Dr. Drew Agar was chosen to be the chair of STOP.  The father of three children at Forest Park Elementary School, he was vice president of the Forest Park PTA.  It was he who had presided over the successful Forest Park PTA meeting which saw several hundred parents oppose the firing and endorse the recall of the three segregationist members. (Dr. Agar had to use some fancy footing to get the items added to the agenda at the last minute, but with creative parliamentary maneuvering, he succeeded.)

On May 8, 1959, STOP was publicly announced.  The event took place at Union National Bank.  Approximately 179 men were in attendance.  Those present were asked to contribute or solicit $100.  (In time, approximately $36,000 would be raised.)

In addition to Dr. Agar serving as chair, Maurice Mitchell served as finance chair, Will Mitchell and Henry Woods were political strategists behind the campaign.  Many other men stepped up.  Dr. Agar announced at the May 8 meeting that a STOP office would open in room 1010 of the Pyramid Life building on May 9.  It was to be open between 9am and 5pm to accept donations and to to collect recall petitions.

At the meeting standing ovations were given to R. A. Lile, a former member of the Little Rock School Board, and Everett Tucker, Ted Lamb and Russell Matson, current members.  (Remember, this was back in the day when standing ovations were few and far between.)

Because most of the STOP members were younger, and second-tier business executives, the leadership of Will Mitchell and the chamber’s leadership by Grainger Williams was crucial in giving not only sage advice, but adding gravitas.

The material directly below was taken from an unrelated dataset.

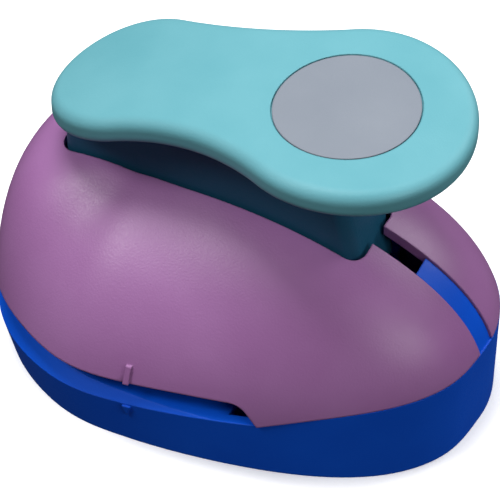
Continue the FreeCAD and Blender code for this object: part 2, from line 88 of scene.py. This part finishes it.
# Axis of the lever plate's arch and the radii between which the painted shade on its skirt ends, in
# metres, and the tone of that painted shade, which multiplies the plastic's own and stands for the
# plate's shadow on the skirt
ARCH_X, ARCH_Z = 0.0273, -0.0724
ARCH_UNDER = (0.1335, 0.1362)
# painted shade: the darker tone of the lever's skirt under its plate
SKIRT_PAINTED_SHADE = (0.08, 0.21, 0.33)
EDGE_ROUND = 0.0004     # radius that sharp edges seem to have, in metres
TONE_SCALE = 55.0       # blotches of tone, per metre
STAIN_SCALE = 330.0     # stains on metal, per metre
GRAIN_SCALE = 2600.0    # moulded grain, per metre
BRUSH_SCALE = 2200.0    # brush marks, per metre
BRUSH_DEPTH = 1.0e-5    # in metres
NOISE_LOW, NOISE_HIGH = 0.3, 0.7    # part of the noise's range that is spread out


def camera():
    """The camera at the product shot's viewpoint."""
    azimuth, elevation = math.radians(AZIMUTH), math.radians(ELEVATION)
    back = Vector((
        math.sin(azimuth) * math.cos(elevation),
        -math.cos(azimuth) * math.cos(elevation),
        math.sin(elevation),
    ))
    data = bpy.data.cameras.new("camera")
    data.lens = LENS
    data.sensor_width = SENSOR
    data.clip_start = 0.01
    obj = bpy.data.objects.new("camera", data)
    bpy.context.scene.collection.objects.link(obj)
    turn = (-back).to_track_quat("-Z", "Y").to_matrix().to_4x4()
    obj.matrix_world = Matrix.Translation(TARGET + back * DISTANCE) @ turn
    bpy.context.scene.camera = obj


def soft_box(name, place, size, power):
    """A square area light turned to the object."""
    data = bpy.data.lights.new(name, "AREA")
    data.size = size
    data.energy = power
    obj = bpy.data.objects.new(name, data)
    bpy.context.scene.collection.objects.link(obj)
    obj.location = place
    obj.rotation_euler = (TARGET - Vector(place)).to_track_quat("-Z", "Y").to_euler()


class Nodes:
    """A new material's node tree, with short calls for adding and joining nodes."""

    def __init__(self, name):
        self.material = bpy.data.materials.new(name)
        self.material.use_nodes = True
        self.tree = self.material.node_tree
        self.shader = self.tree.nodes["Principled BSDF"]

    def add(self, kind, **inputs):
        node = self.tree.nodes.new(kind)
        for key, value in inputs.items():
            node.inputs[key.replace("_", " ")].default_value = value
        return node

    def join(self, source, output, target, socket):
        self.tree.links.new(source.outputs[output], target.inputs[socket])

    def noise(self, scale, detail, stretch=(1.0, 1.0, 1.0)):
        """Noise in the object's own coordinates."""
        place = self.add("ShaderNodeTexCoord")
        mapping = self.add("ShaderNodeMapping", Scale=stretch)
        noise = self.add("ShaderNodeTexNoise", Scale=scale, Detail=detail)
        self.join(place, "Object", mapping, "Vector")
        self.join(mapping, "Vector", noise, "Vector")
        return noise

    def ramp(self, source, output, low, high):
        """Turn a value into a colour between two stops, each a place and a colour."""
        ramp = self.add("ShaderNodeValToRGB")
        for stop, (place, colour) in zip(ramp.color_ramp.elements, (low, high)):
            stop.position = place
            stop.color = (*colour, 1.0)
        self.join(source, output, ramp, "Fac")
        return ramp

    def tone(self, noise, dark, light):
        """Turn noise into a tone between dark and light."""
        return self.ramp(noise, "Fac", (NOISE_LOW, dark), (NOISE_HIGH, light))

    def spread(self, noise, low, high):
        """Turn noise into values between low and high."""
        span = self.add("ShaderNodeMapRange")
        span.inputs["From Min"].default_value = NOISE_LOW
        span.inputs["From Max"].default_value = NOISE_HIGH
        span.inputs["To Min"].default_value = low
        span.inputs["To Max"].default_value = high
        self.join(noise, "Fac", span, "Value")
        return span

    def paint_skirt_shade(self, tone):
        """Paint shade on the skirt below the underside of the lever's arched plate, where the plate
        shadows it.
        """
        place = self.add("ShaderNodeTexCoord")
        axis = self.add("ShaderNodeMapping", Location=(-ARCH_X, 0.0, -ARCH_Z), Scale=(1.0, 0.0, 1.0))
        reach = self.add("ShaderNodeVectorMath")
        reach.operation = "LENGTH"
        self.join(place, "Object", axis, "Vector")
        self.join(axis, "Vector", reach, 0)
        span = self.add("ShaderNodeMapRange")
        span.inputs["From Min"].default_value = ARCH_UNDER[0]
        span.inputs["From Max"].default_value = ARCH_UNDER[1]
        self.join(reach, "Value", span, "Value")
        ramp = self.ramp(span, "Result", (0.0, SKIRT_PAINTED_SHADE), (1.0, (1.0, 1.0, 1.0)))
        mix = self.add("ShaderNodeMixRGB", Fac=1.0)
        mix.blend_type = "MULTIPLY"
        self.join(tone, "Color", mix, "Color1")
        self.join(ramp, "Color", mix, "Color2")
        return mix

    def bump(self, noise, depth, strength):
        """A fine grain over the surface, whose sharp edges look slightly rounded."""
        edge = self.add("ShaderNodeBevel", Radius=EDGE_ROUND)
        bump = self.add("ShaderNodeBump", Strength=strength, Distance=depth)
        self.join(edge, "Normal", bump, "Normal")
        self.join(noise, "Fac", bump, "Height")
        self.join(bump, "Normal", self.shader, "Normal")


def plastic(name, dark, light, roughness, grain, specular):
    """Moulded plastic: slight unevenness of tone, and a fine satin grain."""
    nodes = Nodes(name)
    blotch = nodes.noise(TONE_SCALE, 3.0)
    fine = nodes.noise(GRAIN_SCALE, 2.0)
    tone = nodes.tone(blotch, dark, light)
    # The lever's skirt gets painted shade below its plate
    if name == "lever_plastic":
        tone = nodes.paint_skirt_shade(tone)
    sheen = nodes.spread(fine, roughness - 0.05, roughness + 0.06)
    nodes.join(tone, "Color", nodes.shader, "Base Color")
    nodes.join(sheen, "Result", nodes.shader, "Roughness")
    nodes.bump(fine, grain, 0.6)
    nodes.shader.inputs["Specular IOR Level"].default_value = specular
    return nodes.material


def metal(name, dark, light, roughness, stretch):
    """Metal with fine brush marks along X and slight staining."""
    nodes = Nodes(name)
    nodes.shader.inputs["Metallic"].default_value = 1.0
    brush = nodes.noise(BRUSH_SCALE, 2.0, (stretch, 1.0, 1.0))
    stain = nodes.noise(STAIN_SCALE, 4.0)
    nodes.join(nodes.tone(stain, dark, light), "Color", nodes.shader, "Base Color")
    sheen = nodes.spread(brush, roughness - 0.06, roughness + 0.10)
    nodes.join(sheen, "Result", nodes.shader, "Roughness")
    nodes.bump(brush, BRUSH_DEPTH, 0.5)
    return nodes.material


def floor():
    """A pale floor that glows to white, except under the object's foot."""
    mesh = bpy.data.meshes.new("floor")
    half = FLOOR_HALF
    corners = [(-half, -half, 0.0), (half, -half, 0.0), (half, half, 0.0), (-half, half, 0.0)]
    mesh.from_pydata(corners, [], [(0, 1, 2, 3)])
    obj = bpy.data.objects.new("floor", mesh)
    bpy.context.scene.collection.objects.link(obj)
    nodes = Nodes("floor")
    grain = nodes.noise(FLOOR_GRAIN_SCALE, 2.0)
    nodes.join(nodes.tone(grain, *FLOOR_TONES), "Color", nodes.shader, "Base Color")
    nodes.shader.inputs["Roughness"].default_value = 0.9
    nodes.shader.inputs["Specular IOR Level"].default_value = 0.1
    nodes.shader.inputs["Emission Color"].default_value = (1.0, 1.0, 1.0, 1.0)
    place = nodes.add("ShaderNodeTexCoord")
    long_half, wide_half = FLOOR_SHADE
    reach = nodes.add("ShaderNodeMapping", Scale=(1.0 / long_half, 1.0 / wide_half, 1.0))
    shade = nodes.add("ShaderNodeTexGradient")
    shade.gradient_type = "SPHERICAL"
    glow = nodes.add("ShaderNodeMapRange")
    glow.inputs["From Max"].default_value = FLOOR_FADE
    glow.inputs["To Min"].default_value = FLOOR_GLOW
    glow.inputs["To Max"].default_value = 0.0
    nodes.join(place, "Object", reach, "Vector")
    nodes.join(reach, "Vector", shade, "Vector")
    nodes.join(shade, "Fac", glow, "Value")
    nodes.join(glow, "Result", nodes.shader, "Emission Strength")
    mesh.materials.append(nodes.material)
    obj.visible_diffuse = False
    obj.visible_glossy = False


def studio():
    """Soft boxes, faint white surroundings and the floor."""
    for name, (place, size, power) in SOFT_BOXES.items():
        soft_box(name, place, size, power)
    world = bpy.data.worlds.new("studio")
    world.use_nodes = True
    background = world.node_tree.nodes["Background"]
    background.inputs["Color"].default_value = (1.0, 1.0, 1.0, 1.0)
    background.inputs["Strength"].default_value = SURROUNDINGS
    bpy.context.scene.world = world
    bpy.context.scene.view_settings.view_transform = "Standard"
    floor()


def finishes():
    """Give each CAD node the material of its slot."""
    materials = {name: plastic(name, *values) for name, values in PLASTICS.items()}
    materials.update({name: metal(name, *values) for name, values in METALS.items()})
    for part in frame["record"]["subparts"]:
        mesh = frame["nodes"][part["node"]].data
        mesh.materials.clear()
        mesh.materials.append(materials[part["material_slot"]])


def springs():
    """The return springs as separate pieces with their own meshes, attached to the base in place of
    their hidden CAD nodes.
    """
    for side in ("left", "right"):
        node = frame["nodes"]["return_spring_" + side]
        piece = bpy.data.objects.new("spring_" + side, node.data.copy())
        bpy.context.scene.collection.objects.link(piece)
        piece.matrix_world = node.matrix_world.copy()
        bpy.context.view_layer.update()
        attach(piece, "base")
        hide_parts("return_spring_" + side)
        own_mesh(piece)


camera()
studio()
finishes()
springs()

In the coming weeks, STOP would work closely with the Women’s Emergency Committee. The WEC had studied voter registration lists. They would put this skill to use as potential voters were identified as “Saints,” “Sinners,” or “Savables.”  The two groups, working hand in hand behind the scenes, had their work cut out for them.

When the issue about reopening the schools had been put to the voters the previous autumn, Little Rock voters had overwhelmingly approved keeping the schools closed.  There were many factors which had led to it – confusing ballot title, short campaign time, belief that the schools would reopen soon, etc.  But even though there were some key factors in favor of STOP and the WEC this time, nothing could be taken for granted.